Douglas’s midcentury alter-ego revokes the career of the legendary photographer Arthur Fellig, also known as Weegee (1899-1968). Self-taught, Weegee typically photographed at night, always using the same heavy camera, exposure time, and flash; he is particularly known for his documentation of the New York nightscape in the years surrounding the Second World War. In addition, Douglas also refers to the relatively unknown work of Raymond Munro, a Canadian war veteran who became a photojournalist without any photographic education or experience, and to the New York-based Black Star photo agency founded in the mid-1930s (whose archives are now housed at Ryerson University in Toronto), which frequently employed photographers with little formal training, but nonetheless came to influence the field of photographic reportage for many decades.

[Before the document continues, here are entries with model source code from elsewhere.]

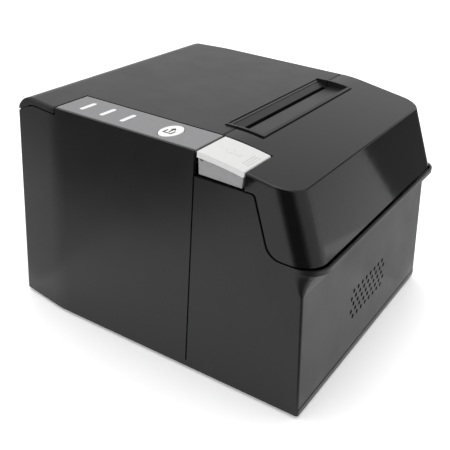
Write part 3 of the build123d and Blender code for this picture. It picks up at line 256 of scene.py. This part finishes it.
def metal(name, color, roughness, stretch):
    """Drawn or rolled metal with fine lines along one direction."""
    finish = Finish(name, color, roughness, metallic=1.0)
    lines = finish.noise(2500, detail=3, stretch=stretch)
    finish.vary_color(lines, 0.12)
    finish.vary_roughness(lines, 0.08)
    finish.bump(lines, 0.004 * MM)
    return finish


def make_finishes():
    made = {
        "casing": moulded("charcoal_casing", (0.008, 0.008, 0.0084), 0.34),
        "cover_gloss": polished("black_cover", (0.005, 0.005, 0.0053), 0.06),
        "strip_grey": moulded("grey_strip", (0.185, 0.185, 0.19), 0.42, depth=0.005 * MM, variation=0.03),
        "lever_light": moulded("light_lever", (0.57, 0.57, 0.565), 0.4, depth=0.005 * MM, variation=0.02),
        # painted shade: the recessed lever arm gets a darker grey than the cap, standing in for the shade
        # it lies in
        "lever_mid": moulded("lever_arm_painted_shade", (0.25, 0.25, 0.255), 0.5, variation=0.04),
        "button_white": moulded("white_button", (0.74, 0.74, 0.73), 0.35, depth=0.004 * MM, variation=0.02),
        "window_white": moulded("white_window", (0.7, 0.7, 0.7), 0.25, depth=0.003 * MM, variation=0.02),
        "inner_plastic": moulded("inner_black", (0.012, 0.012, 0.012), 0.5),
        "gear_nylon": moulded("natural_nylon", (0.62, 0.60, 0.54), 0.45, grain=0.8 * MM, depth=0.01 * MM),
        "steel": metal("steel", (0.56, 0.56, 0.57), 0.3, (0.03, 1, 1)),
        "zinc_steel": metal("zinc_sheet", (0.46, 0.47, 0.48), 0.42, (1, 0.08, 1)),
        "aluminium": metal("aluminium", (0.68, 0.68, 0.69), 0.38, (0.05, 1, 1)),
        "rubber": moulded("rubber", (0.014, 0.014, 0.014), 0.75, grain=0.25 * MM, depth=0.03 * MM),
        "board_green": moulded("solder_mask", (0.012, 0.13, 0.05), 0.35, grain=1.2 * MM, depth=0.02 * MM),
        "socket_black": moulded("socket_black", (0.014, 0.014, 0.014), 0.5),
    }
    return {slot: finish.material for slot, finish in made.items()}


BEVELLED = (
    "front_housing", "rear_housing", "top_cover", "lid_shell", "base_plate", "exit_frame_front",
    "exit_guide_rear", "connector_panel", "lever_arm", "switch_frame",
)


def dress_cad_nodes():
    """Gives each CAD node its finish and smooth shading, and the nodes in BEVELLED a fine edge radius."""
    slots = {part["node"]: part["material_slot"] for part in frame["record"]["subparts"]}
    for name, piece in nodes.items():
        piece.data.materials.clear()
        piece.data.materials.append(materials[slots[name]])
        piece.data.polygons.foreach_set("use_smooth", [True] * len(piece.data.polygons))
        piece.data.set_sharp_from_angle(angle=math.radians(30))
    for name in BEVELLED:
        bevel = nodes[name].modifiers.new("edge_radius", "BEVEL")
        bevel.width = 0.2 * MM
        bevel.segments = 2
        bevel.limit_method = "ANGLE"
        bevel.angle_limit = math.radians(40)
        bevel.use_clamp_overlap = True
        bevel.harden_normals = True


# ---------------------------------------------------------------- detail pieces


def piece(name, form, slot, body):
    """Links a finished mesh as one piece in a slot's finish, riding on a body."""
    mesh = bpy.data.meshes.new(name)
    bmesh.ops.recalc_face_normals(form, faces=form.faces[:])
    form.to_mesh(mesh)
    form.free()
    mesh.materials.append(materials[slot])
    made = bpy.data.objects.new(name, mesh)
    scene.collection.objects.link(made)
    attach(made, body)
    return made


def surface_point(node, x, y):
    """The highest point of a CAD node at this x and y."""
    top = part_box(node)[1][2]
    hit, place, _, _ = nodes[node].ray_cast(Vector((x, y, top + 10 * MM)), Vector((0, 0, -1)))
    return place if hit else Vector((x, y, top))


def skin(form, rings):
    """A closed solid through rings of as many points each, capped at both ends."""
    rings = [[form.verts.new(point) for point in ring] for ring in rings]
    form.faces.new(rings[0][::-1])
    form.faces.new(rings[-1])
    count = len(rings[0])
    for below, above in zip(rings[:-1], rings[1:]):
        for i in range(count):
            j = (i + 1) % count
            form.faces.new((below[i], below[j], above[j], above[i]))


def draped(form, outline, node, rise, sink=0.3 * MM):
    """A closed outline laid on a CAD node's surface and raised by rise."""
    upper = [surface_point(node, x, y) + Vector((0, 0, rise)) for x, y in outline]
    lower = [point - Vector((0, 0, rise + sink)) for point in upper]
    skin(form, (lower, upper))


def bar(form, low, high, taper=0.2):
    """A block whose top is drawn in a little on all sides."""
    inset = taper * min(high[0] - low[0], high[1] - low[1])
    rings = []
    for z, d in ((low[2], 0), (high[2] - inset, 0), (high[2], inset)):
        x0, y0, x1, y1 = low[0] + d, low[1] + d, high[0] - d, high[1] - d
        rings.append([(x0, y0, z), (x1, y0, z), (x1, y1, z), (x0, y1, z)])
    skin(form, rings)


def make_button_mark():
    """A generic feed mark on the button: a sheet with an arrow rising from it."""
    low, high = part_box("feed_button")
    cx, cy = (low[0] + high[0]) / 2, (low[1] + high[1]) / 2
    rise = 0.04 * MM
    form = bmesh.new()
    strokes = [
        [(-3.4, -2.3), (-2.6, -2.3), (-2.6, 2.3), (-3.4, 2.3)],
        [(-2.6, -2.3), (0.4, -2.3), (0.4, -1.6), (-2.6, -1.6)],
        [(-2.6, 1.6), (0.4, 1.6), (0.4, 2.3), (-2.6, 2.3)],
        [(-1.6, -0.4), (1.4, -0.4), (1.4, -1.5), (3.6, 0.0), (1.4, 1.5), (1.4, 0.4), (-1.6, 0.4)],
    ]
    for stroke in strokes:
        draped(form, [(cx + x * MM, cy + y * MM) for x, y in stroke], "feed_button", rise)
    piece("feed_mark", form, "socket_black", "button")


def make_lever_marks():
    """A raised arrow and three finger ridges on the lever's cap."""
    low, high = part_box("lever_cap")
    cx, cy = (low[0] + high[0]) / 2, (low[1] + high[1]) / 2
    arrow = [(-2.4, 1.0), (0.0, 4.4), (2.4, 1.0), (0.9, 1.0), (0.9, -3.2), (-0.9, -3.2), (-0.9, 1.0)]
    ridge_half, ridge_width, ridge_pitch, first_ridge = 5 * MM, 0.5 * MM, 1.3 * MM, 1.7 * MM
    form = bmesh.new()
    draped(form, [(cx + x * MM, cy + y * MM) for x, y in arrow], "lever_cap", 0.12 * MM)
    for step in range(3):
        x0, x1 = cx - ridge_half, cx + ridge_half
        y0 = low[1] + first_ridge + step * ridge_pitch
        y1 = y0 + ridge_width
        draped(form, [(x0, y0), (x1, y0), (x1, y1), (x0, y1)], "lever_cap", 0.15 * MM)
    piece("lever_marks", form, "lever_light", "lever")


def make_tear_teeth():
    """A row of small steel teeth that stand into the paper slit just under its front lip."""
    low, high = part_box("fixed_blade")
    end_gap, sheet, teeth = 0.5 * MM, 0.4 * MM, 60
    pitch = (high[0] - low[0] - 2 * end_gap) / teeth
    lip = high[1] + 0.2 * MM
    root, gullet, tip = lip - 1.2 * MM, lip - 0.3 * MM, lip + 0.45 * MM
    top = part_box("exit_guide_rear")[1][2] - 3.6 * MM
    form = bmesh.new()
    for tooth in range(teeth):
        x0 = low[0] + end_gap + tooth * pitch
        x1 = x0 + pitch
        outline = [(x0, root), (x1, root), (x1, gullet), ((x0 + x1) / 2, tip), (x0, gullet)]
        skin(form, [[(x, y, z) for x, y in outline] for z in (top - sheet, top)])
    piece("tear_teeth", form, "steel", "lid")


def cast(node, start, direction):
    """Where a ray from start first meets a CAD node."""
    hit, place, _, _ = nodes[node].ray_cast(Vector(start), Vector(direction))
    if not hit:
        raise RuntimeError(f"no surface of {node} from {start}")
    return place


def make_painted_parting_shade():
    """A dark strip in the parting line under the rounded back of the top cover, as painted shade: it keeps
    the gap dark where light would show through.
    """
    low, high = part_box("top_cover")
    first, last = high[1] - 7.2 * MM, high[1] - 0.7 * MM
    clear, recess, probe = 0.02 * MM, 0.7 * MM, 1.2 * MM
    steps = 8
    rings = []
    for step in range(steps + 1):
        y = first + (last - first) * step / steps
        side = cast("rear_housing", (2 * low[0], y, low[2] - 3 * MM), (1, 0, 0)).x
        above = cast("top_cover", (side + probe, y, low[2] - MM), (0, 0, 1)).z - clear
        below = cast("rear_housing", (side + probe, y, above - clear), (0, 0, -1)).z + clear
        half = -side - recess
        rings.append([(-half, y, below), (half, y, below), (half, y, above), (-half, y, above)])
    form = bmesh.new()
    skin(form, rings)
    # painted shade: a black strip that stands in for the shade inside the parting gap
    piece("painted_parting_shade", form, "socket_black", "housing")


def coil(name, stands_for, start, along, across, radius, wire, turns, length):
    """A closed-end helical steel spring from start, running along one direction."""
    start, along, across = Vector(start), Vector(along), Vector(across)
    other = along.cross(across)
    curve = bpy.data.curves.new(name, "CURVE")
    curve.dimensions = "3D"
    curve.bevel_depth = wire
    curve.bevel_resolution = 3
    curve.use_fill_caps = True
    steps = int(turns * 20)
    line = curve.splines.new("POLY")
    line.points.add(steps)
    for i in range(steps + 1):
        turn = i / steps * turns
        share = min(1, max(0, (turn - 1) / (turns - 2))) * (length - 4 * wire) + min(turn, 1) * wire
        share += min(max(turn - turns + 1, 0), 1) * wire
        angle = 2 * math.pi * turn
        point = start + along * share + radius * (math.cos(angle) * across + math.sin(angle) * other)
        line.points[i].co = (*point, 1)
    curve.materials.append(materials["steel"])
    made = bpy.data.objects.new(name, curve)
    scene.collection.objects.link(made)
    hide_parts(stands_for)
    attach(made, "housing")


def make_springs():
    """Helical springs in place of the CAD's ring stacks."""
    x_way, y_way = (1, 0, 0), (0, 1, 0)
    low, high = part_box("head_springs")
    wire, turns = 0.45 * MM, 5
    length, radius = high[1] - low[1], (high[2] - low[2]) / 2 - wire
    ends = (("head_coil_left", low[0] + radius + wire), ("head_coil_right", high[0] - radius - wire))
    for name, x in ends:
        start = (x, low[1] + wire, (low[2] + high[2]) / 2)
        coil(name, "head_springs", start, y_way, x_way, radius, wire, turns, length)
    low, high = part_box("lever_spring")
    wire, turns = 0.28 * MM, 7
    length, radius = high[0] - low[0], (high[2] - low[2]) / 2 - wire
    start = (low[0] + wire, (low[1] + high[1]) / 2, (low[2] + high[2]) / 2)
    coil("lever_coil", "lever_spring", start, x_way, y_way, radius, wire, turns, length)


def make_contacts():
    """Contact springs inside the data and drawer sockets, and the pins of the power inlet."""
    rows = (
        ("usb_socket", 4, 3.4), ("network_socket", 8, 3.4),
        ("drawer_socket", 6, 3.4), ("power_inlet", 3, 2.8),
    )
    reach, setback = 11 * MM, 3.6 * MM
    for name, count, level in rows:
        low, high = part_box(name)
        span = (high[0] - low[0]) * 0.44
        pitch = span / count
        half = min(0.28 * pitch, 0.5 * MM)
        z0, z1 = low[2] + (level - 0.1) * MM, low[2] + (level + 0.25) * MM
        form = bmesh.new()
        for i in range(count):
            x = (low[0] + high[0]) / 2 - span / 2 + (i + 0.5) * pitch
            bar(form, (x - half, high[1] - reach, z0), (x + half, high[1] - setback, z1))
        piece(name + "_contacts", form, "steel", "housing")


def make_board_parts():
    """Chips with legs and chip resistors on the main board. Plan sizes and places are in millimetres."""
    top = 13.6 * MM
    packages = ((-12, 12, 14, 14), (17, 12, 12, 6), (30, 0, 8, 6), (-30, 10, 8, 5))
    leg_pitch, leg_half, leg_reach, leg_height = 1.4, 0.2, 1.1 * MM, 0.35 * MM
    chips, legs = bmesh.new(), bmesh.new()
    for cx, cy, w, d in packages:
        low = ((cx - w / 2) * MM, (cy - d / 2) * MM, top + 0.15 * MM)
        high = ((cx + w / 2) * MM, (cy + d / 2) * MM, top + 1.9 * MM)
        bar(chips, low, high, 0.02)
        for i in range(int(w / leg_pitch)):
            x = cx - w / 2 + 1.0 + i * leg_pitch
            x0, x1 = (x - leg_half) * MM, (x + leg_half) * MM
            for sign in (-1, 1):
                edge = (cy + sign * d / 2) * MM
                outer = edge + sign * leg_reach
                bar(legs, (x0, min(edge, outer), top), (x1, max(edge, outer), top + leg_height))
    resistors, length, width, height = 26, 1.6 * MM, 0.8 * MM, 0.5 * MM
    for i in range(resistors):
        x, y = (-34 + i * 37 % 70) * MM, (32 + i * 53 % 12) * MM
        bar(chips, (x, y, top), (x + length, y + width, top + height), 0.1)
    piece("board_chips", chips, "socket_black", "housing")
    piece("board_legs", legs, "steel", "housing")


make_camera()
make_studio()
materials = make_finishes()
dress_cad_nodes()
make_button_mark()
make_lever_marks()
make_tear_teeth()
make_painted_parting_shade()
make_springs()
make_contacts()
make_board_parts()
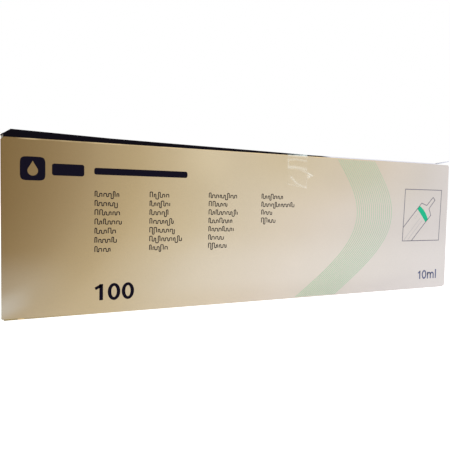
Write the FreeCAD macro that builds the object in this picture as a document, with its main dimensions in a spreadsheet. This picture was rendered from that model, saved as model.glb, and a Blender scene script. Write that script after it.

Douglas’s black-and-white photographs offer a fragmentary portrait of the immediate postwar period in North America. They include the disturbingly casual scene of a murder victim freshly covered by the daily papers; a fight in the stands of a hockey stadium; close-up, detailed guides for how to throw a cricket ball and steal a wristwatch; a programmatic image of a dancer’s movements captured with the help of a strobe light; and a trio of men gambling in a doorway over a game of dice. Starkly lit, dark shadows and areas of black dominate most of the images, whether or not they are nighttime shots. Douglas was specifically fascinated by those elements of the image that are beyond the photographer’s control, and while his artificial lighting and staged compositions are evidently at odds with the desire for spontaneity expressed by the midcentury practitioners, many of the artist’s works have an unexpected, uncanny dimension secondary to their immediate subject matter.

Douglas was born in 1960 in Vancouver, where he continues to live and work. He was one of the first artists to be represented by David Zwirner, where he had his first American solo exhibition in 1993. Stan Douglas: Disco Angola marked his eleventh solo show at the gallery in 2012.

Douglas was awarded the prestigious Infinity Award by the International Center of Photography, New York, in May 2012. His work has been the subject of numerous solo exhibitions at prominent institutions worldwide, including The Power Plant, Toronto (2011); Staatsgalerie Stuttgart and Württembergischer Kunstverein, Stuttgart (2007); The Studio Museum in Harlem, New York (2005); kestnergesellschaft, Hanover (2004); and the Serpentine Gallery,London (2002).

Work by the artist has been included in a number of recent group exhibitions at the Solomon R. Guggenheim Museum, New York; ZKM Museum für Neue Kunst, Karlsruhe, Germany (both 2010); International Center of Photography, New York (2009 and 2008); Hirshhorn Museum and Sculpture Garden, Washington, D.C. (2008); Centre Georges Pompidou, Paris (2007); amongst others.

Major museum collections which hold works by the artist include the Art Gallery of Ontario, Toronto; Centre Georges Pompidou, Paris; The Israel Museum, Jerusalem; Museum of Contemporary Art Chicago; The Museum of Modern Art, New York; National Gallery of Canada, Ottawa; San Francisco Museum of Modern Art; Solomon R.Guggenheim Museum, New York; Tate Gallery, London; Vancouver Art Gallery; and the Walker Art Center,Minneapolis, Minnesota.